I lived through Reagan who was a teflon Nixon, but wasn’t old enough to really get just how absolutely vile his admin was. I expect we’ll have another incompetent figurehead like we had with Reagan/Bush Jr., with a similarly corrupt apparatus running the show. Not looking forward to the coming horrors, not one bit, esp. with a GOP Congress and soon a GOP SCOTUS.
I feel their despair. A large portion of my country (or maybe not my country) just told me to get fucked. If I were younger, not in the middle of a PhD and family rearing, I’d be out there with them, maybe.
Lots of people in this country do not care about me or my daughter. How am I supposed to square that? When do I get to be pissed about that? When do I matter as much as white nationalists misogynists?
Yeah, I remember Thatcher, but she was just what I thought Prime Ministers were. I grew up in a Conservative, Torygraph reading household, so I don’t remember Kinnock being portrayed positively. I do remember my first political thought was to support him for his anti-nuclear weapons stance though.
I never thought I’d say thank God for the police in my life. Thank you Portland police.

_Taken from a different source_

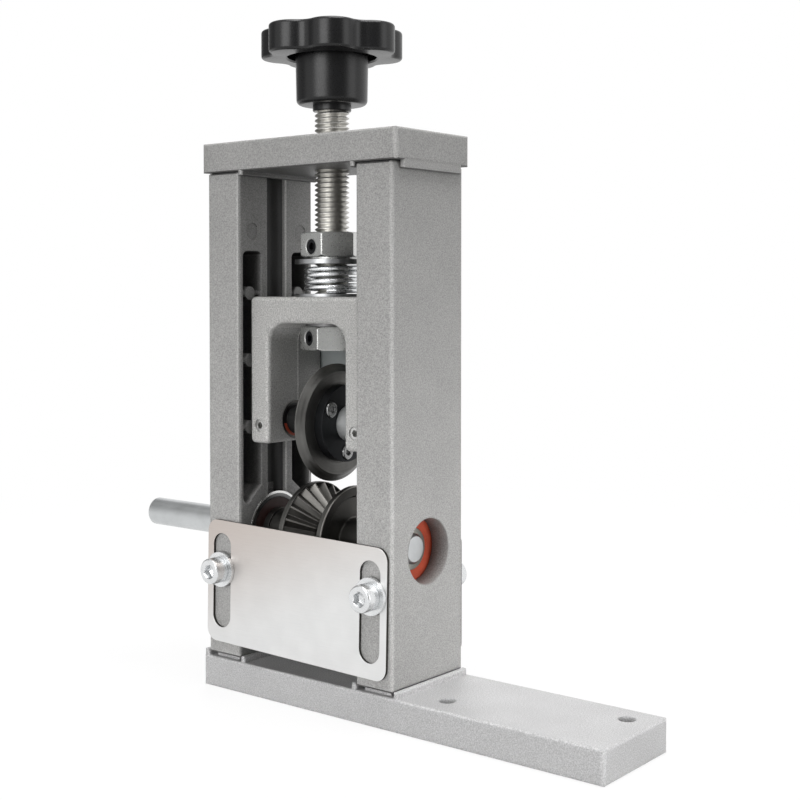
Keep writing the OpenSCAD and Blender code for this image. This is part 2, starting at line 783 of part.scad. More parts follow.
module carriage() {
    carriage_h = carriage_z1 - carriage_z0;
    color("gray")
    difference() {
        translate([0, 0, carriage_z0])
            rounded_block(2 * carriage_x, carriage_d, carriage_h, carriage_edge_r, carriage_edge_r);
        window_cut();
        translate([0, 0, window_top - cut]) cylinder(r = screw_r + run, h = crossbar_t + 2 * cut);
        both_sides() {
            along_x(leg_in - cut, spindle_z)
                cylinder(r = spindle_bearing_d / 2 + fit, h = spindle_bearing_w + bearing_inset + cut);
            along_x(leg_in, spindle_z)
                cylinder(r = small_inner_ring_r + 0.4, h = spindle_end - leg_in + 1);
            leg_screw_place() translate([0, 0, -leg_screw_l])
                cylinder(r = grub_d / 2 + fit, h = leg_screw_l + cut);
            guard_screw_place() translate([0, 0, -guard_screw_l - 1])
                cylinder(r = guard_screw_d / 2 + fit, h = guard_screw_l + 1 + cut);
        }
    }
}

// The window is open below and has round upper corners
module window_cut() {
    low = carriage_z0 - cut;
    translate([0, carriage_d / 2 + cut, 0]) rotate([90, 0, 0]) linear_extrude(carriage_d + 2 * cut) {
        translate([-leg_in, low]) square([2 * leg_in, window_top - window_r - low]);
        translate([-leg_in + window_r, low]) square([2 * (leg_in - window_r), window_top - low]);
        for (side = [-1, 1])
            translate([side * (leg_in - window_r), window_top - window_r]) circle(r = window_r);
    }
}

// In these places Z points out of the face that the screw goes into
module leg_screw_place() {
    translate([(leg_in + carriage_x) / 2, -carriage_d / 2, leg_screw_z]) rotate([90, 0, 0]) children();
}

module guard_screw_place() {
    translate([guard_screw_x, carriage_d / 2, guard_screw_z]) rotate([-90, 0, 0]) children();
}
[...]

These fools are playing into a trap that’s been waiting since Ford was in office. Read Wikipedia’s write-ups on the Insurrection Act and Federal State of Emergency. Protesting democracy is a worse mistake than running Clinton was. Civil war isn’t a parlor trick.
I was in Kindergarten when Nixon went down. I do remember being in 1st grade and knowing about Pres. Ford. I wondered if he was related to the cars and kind of assumed you named cars after presidents since my dad drove a Ford and my mom drove a Lincoln. My parents were very pro Ford (and very anti-Carter, and very pro-Reagan) and I had no perspective other than theirs. I remember vilifying Carter, and making fun of Amy Carter with the kids at school, and the kids bullying the Iranian kid whose parents fled the revolution (I’m glad I was nice to him, but that’s mostly chance). My mom blamed unions, liberalism, and Satanism which were roughly interchangeable for all the wrongs in the world. It took a good while for me to see just how warped that all was.
I hear about the schoolkids today chanting “build the wall” in cafeterias and throwing down the various racist slurs their president-elect has been throwing down, and seeing video of kids screaming “Trump that Bitch,” and I have a 100% sympathy for protestors.
He wasn’t anywhere near as bad, though. First off, he was intelligent. Secondly, he did have a sense of civil pride and purpose. Obviously, a lot of paranoia as well, and ethics unbecoming of a Quaker, but we’re now in utterly uncharted territory. The only people who are happy are 99.9% those who will be most screwed by his administration and 0.1% those who – because they know how to manipulate him and the world around him – will win big by being part of it.
I highlighted the important part, in case you couldn’t find it yourself. People are hurt, angry, and frightened, because a xenophobic racist misogynistic Islamophobe with a virulently anti-woman, anti-LGBT running mate who did not win the most votes is going to be president. They have every right to assemble (peaceably) and express those feelings in the hopes of influencing public and political opinion.
Well, this wasn’t a Black Lives Matter protest, so I’m guessing the protesters were mainly white, because that’s what we have here. Also, they did bust out the flash-bang grenades eventually.
Protesters are not saying the election was illegitimate. They are saying they’re not okay with the fact that their fellow citizens just handed the country over to, to borrow the Germans’ term, a horror-clown and his cabinet of horrors.
Nixon and Reagan have nothing on Trump. They were conventional bent machine politicians who exploited bigotry for power; Trump, OTOH, is an ignorant non-politician whose core support and family background is in the Klan.